Erica Maine
Erica Maine

Reputation: 147

How to run clojure program from terminal

I have just begun learning clojure and I'm using the Textmate editor for writing the scripts. However, I am not able to figure out how to run it from the terminal. Like I type the clj filename.clj command but nothing happens. Do I need to include the function name also somewhere because I have a function that takes a number as an argument.

Here is my code that I want to run from the terminal:

(defn next-collatz-num [n]


(if (even? n)
    (quot n 2)
    (inc (* n 3))))

(defn collatz [n]
  (take-while #(< 1 %)(iterate next-collatz-num n)))

(defn max-count-collatz [n]
  (when (> n 0)
    (first
      (reduce
        #(if (> (last %1)(last %2)) %1 %2)
          [1 1] (map #(list % (count (collatz %))) (range 1 (inc n)))))))

(max-count-collatz 999999)

Upvotes: 1

Views: 3073

Answers (2)

Barry Wark
Barry Wark

Reputation: 107754

Clojure has a much more interactive environment than just running a whole script at the terminal command prompt.

TL;DR, install leiningen, create a project.clj, then run lean repl.

If you don't want to create a project.clj, or if you're curious how to do it the hard way, read on...

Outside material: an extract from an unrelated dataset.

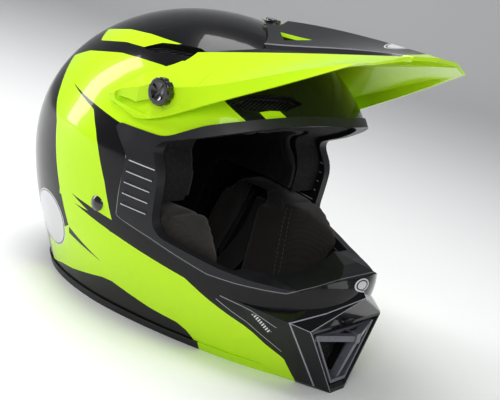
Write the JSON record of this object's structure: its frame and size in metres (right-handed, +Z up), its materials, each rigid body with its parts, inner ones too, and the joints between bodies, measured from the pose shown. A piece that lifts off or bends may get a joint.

You can start a Clojure read-eval-print-loop (REPL) interactive prompt with

java -cp clojure-1.6.0.jar clojure.main

(download the latest Clojure jar here).

Once you're in the REPL, load the code file:

(load-file "my-script.clj")

Now, you can call the function directly:

(max-count-collatz 5)

If it doesn't work as you'd expect, change the code, save and reload it in the REPL:

(require 'my-script :reload-all)

Upvotes: 2

noisesmith
noisesmith

Reputation: 20194

While it is possible to run individual Clojure files using Clojure.jar, one of the best things about Clojure is the leiningen dependency manager and build tool. Creating a project is easy, and for anything more than a single file with no external dependencies, it is a huge improvement over using java and Clojure.jar directly.